It’s the 4th of July. In the empty lot by the playground, a group of Bangladeshi teenagers are setting off professional-grade fireworks. Bang, bang! BANG! Bang, whiz. Bang-bang! Sometimes one fails to go off properly; everyone steps back until it’s spent itself into the asphalt. A group of 30 or 40 people, families with kids, black white whatever, watches from a safe distance. A couple of kids on bikes go round and round. At one point it seems like the fireworks are finished; then a group of three laughing girls, none more than ten, carry in a big box together, and the show starts up again.

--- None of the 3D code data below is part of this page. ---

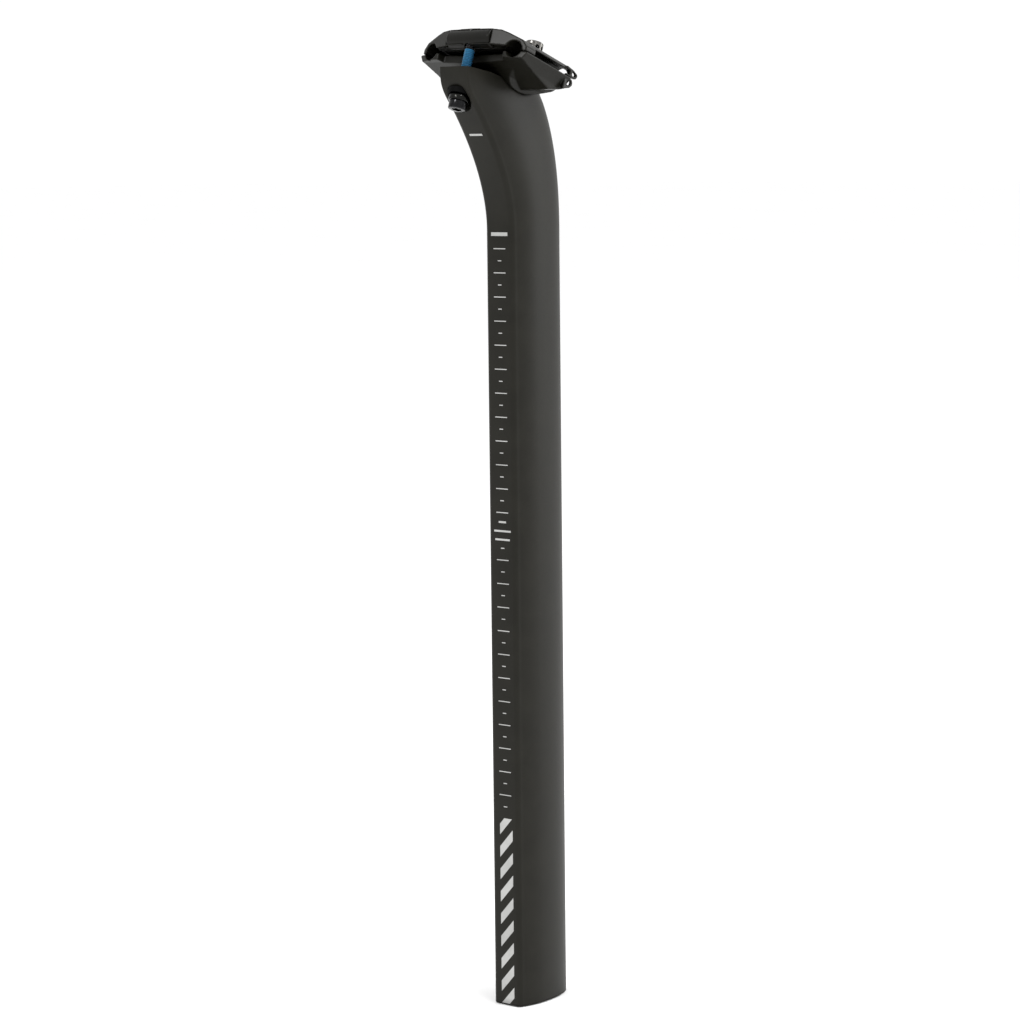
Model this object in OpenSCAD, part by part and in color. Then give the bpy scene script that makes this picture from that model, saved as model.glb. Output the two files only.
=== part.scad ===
// Bicycle seatpost with a D-shaped hollow carbon shaft, a head that leans back, and a
// two-bolt saddle clamp that tilts on a curved saddle.  Millimetres, Z up along the shaft,
// Y towards the front of the bicycle, X towards the rider's right.
// The origin is at the lower end, in the middle of the shaft's section.

/* [Shaft] */
// Side-to-side width of the shaft
shaft_width = 19;            // [18.6:0.1:19.4]
// Front-to-back depth of the shaft
shaft_depth = 37.3;          // [36.8:0.1:37.8]
// Half width of the flat rear face, corner rounding included
flat_half_width = 7.55;      // [7.4:0.05:7.8]
// Rounding of the two rear corners
corner_radius = 2.3;         // [2:0.1:2.6]
// Laminate thickness
wall = 2.6;                  // [2.2:0.1:2.8]
// Height at which the rear face starts to lean back
bend_start = 327.4;          // [320:0.2:328]

/* [Head] */
// Height of the rear edge of the head
tab_top = 394.9;             // [394:0.1:395.6]
// How far the rear of the head stands behind the shaft's rear face
tab_setback = 27.4;          // [27:0.1:27.8]
// Radius of the curved saddle that the clamp rocks on
rocker_radius = 22.2;        // [22:0.1:22.4]
// Height of the rocker's axis
rocker_height = 405.7;       // [405.5:0.1:405.9]

/* [Clamp] */
// Distance between the two saddle rails
rail_spacing = 44;           // [43.6:0.1:44.4]
// Saddle rail diameter
rail_diameter = 7;           // [6.9:0.05:7.1]
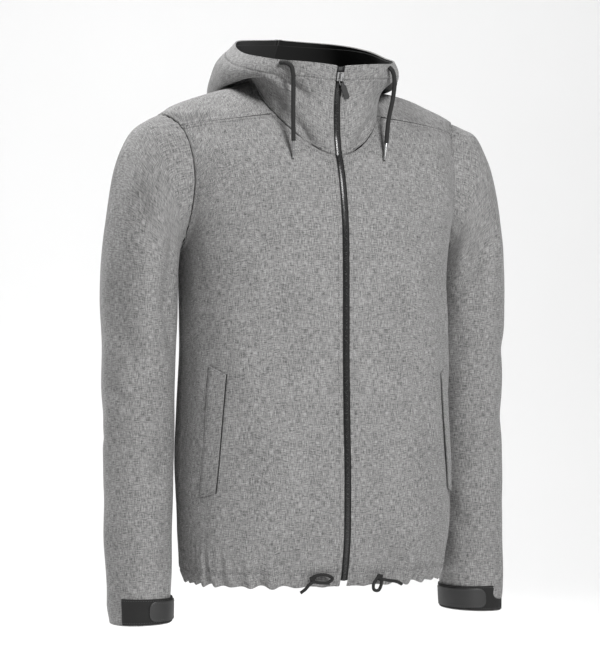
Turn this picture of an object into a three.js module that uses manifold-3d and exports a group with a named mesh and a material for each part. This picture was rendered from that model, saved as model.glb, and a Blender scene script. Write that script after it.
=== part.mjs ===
// A zipped softshell jacket with a lowered hood, held open by the shoulders of a wearer who isn't there.
// Millimetres, +Z up. The wearer faces -Y and the wearer's left is +X. The origin is the middle of the neck
// at the height of the shoulders. Every cloth piece is a thin wall made from one shared surface, so that
// neighbouring panels meet edge to edge along their seams.
import * as THREE from "three";
import { mergeVertices } from "three/addons/utils/BufferGeometryUtils.js";
import Module from "manifold-3d";

const wasm = await Module();
wasm.setup();

// Driving dimensions
const WALL = 1.8; // bonded softshell cloth
const LINING_WALL = 1.0;
const SEAM = 0.36; // gap between neighbouring pieces
const UNDER = WALL + 0.8; // depth at which a piece lies behind the cloth
const HEM_Z = -666;
const NECK = { half: 84, front: -128, back: 52 }; // neck hole seen from above
const ARMHOLE = { midY: 2, midZ: -121, front: 86, back: 62, rise: 94 };
const SHOULDER_SEAM = { neckTurn: 63, armTurn: 38 }; // where the forward shoulder seam ends, in degrees
const ZIP = { edge: 5, tapeFrom: 0.4, tapeTo: 17, tapeWall: 0.7, chainHalf: 2.7, chainLift: -0.1, chainWall: 1.8, sliderWay: 0.84 };
const SLIDER = { width: 9, length: 12, wall: 1.2, front: 1.9, flangeDepth: 3.4, bridgeWidth: 1.8, bridgeRise: 3.6, bridgeWall: 1.1 };
const PULL = { askew: 26, linkHalf: 2.9, linkLength: 8, wire: 0.6, tabLength: 22, tabWidth: 7.4, tabWall: 2.4, tabEdge: 1.9 };
const CUFF = { bandWall: 1.0, tabWall: 1.6, bandTurns: [38, 306], tabTurns: [88, 198], tabRound: 14, tabInset: 3 };
const CORD = { radius: 3, sides: 8, tipRadius: 2.2, tipLength: 23, tipGap: 0.4 };
const HEM_CORD = { radius: 2.2, sides: 6, knotRadius: 6 };

// Level sections through the body: half width, front and back reach, the side's place and how square it is
const BODY_RINGS = [
  { z: -670, half: 177, front: -143, back: 90, mid: -30, square: 2.3 },
  { z: -640, half: 186, front: -153, back: 96, mid: -30, square: 2.3 },
  { z: -590, half: 192, front: -161, back: 98, mid: -30, square: 2.35 },
  { z: -520, half: 193, front: -162, back: 95, mid: -30, square: 2.4 },
  { z: -430, half: 190, front: -158, back: 90, mid: -30, square: 2.4 },
  { z: -340, half: 187, front: -156, back: 90, mid: -30, square: 2.45 },
  { z: -260, half: 187, front: -156, back: 96, mid: -28, square: 2.5 },
  { z: -200, half: 193, front: -155, back: 103, mid: -24, square: 2.6 },
  { z: -150, half: 201, front: -149, back: 106, mid: -18, square: 2.7 },
  { z: -100, half: 209, front: -135, back: 102, mid: -10, square: 2.7 },
  { z: -60, half: 215, front: -111, back: 91, mid: -2, square: 2.6 },
  { z: -30, half: 214, front: -84, back: 76, mid: 2, square: 2.5 },
  { z: -19, half: 200, front: -71, back: 66, mid: 3, square: 2.5 },
  { z: -6, half: 170, front: -57, back: 56, mid: 4, square: 2.5 },
  { z: 5, half: 140, front: -45, back: 47, mid: 5, square: 2.5 },
  { z: 14, half: 110, front: -34, back: 38, mid: 5, square: 2.5 },
  { z: 24, half: 80, front: -24, back: 30, mid: 5, square: 2.5 },
  { z: 40, half: 12, front: -2, back: 12, mid: 5, square: 2.5 },
];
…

In front of the bodega next to Veterans of Foreign Wars Post 8160, three old men sit out on the sidewalk on folding chairs. If there’s anything worth seeing, they’ll probably see it. The well-fed bodega cat rambles between them. Next door is a taco place that’s converted an old schoolbus into an outdoor dining shed.
There’s no traffic, for some reason. A few blocks from the playground, a couple of Italian families set off rows of big sparklers right in the street, scrupulously spraying them down with the garden hose afterward.
A block further there’s a building with several Mexican families, who all summer hold multigenerational parties out on the sidewalk: folding chairs, cooler, grill, kiddie pool. Next door is the bodega run by Octavio and Rosario from Oaxaca, where my kids have gone alone for eggs and milk and lemons since they were six. Tonight’s party is bigger than usual, fifty or sixty people ranging from toddlers to grandparents or great grandparents. The teens and tweens play soccer in the street, slowly and reluctantly giving way when the occasional car needs to get through.
The last call to prayer comes from the mosque at the corner, struggling to be heard over the cacophony. Now here’s another group setting off unlicensed fireworks. The seven year old joins up with a stranger girl his own age to run off for a better view; it’s fine, they know better than to cross the street.
The moon is just past half, waxing. A drone wobbles overhead, someone struggling to control it. A helicopter whirls past; it has nothing to do with us. Who knows where the police are — elsewhere, anywhere, not here tonight.
Down here in Brooklyn, it is still America.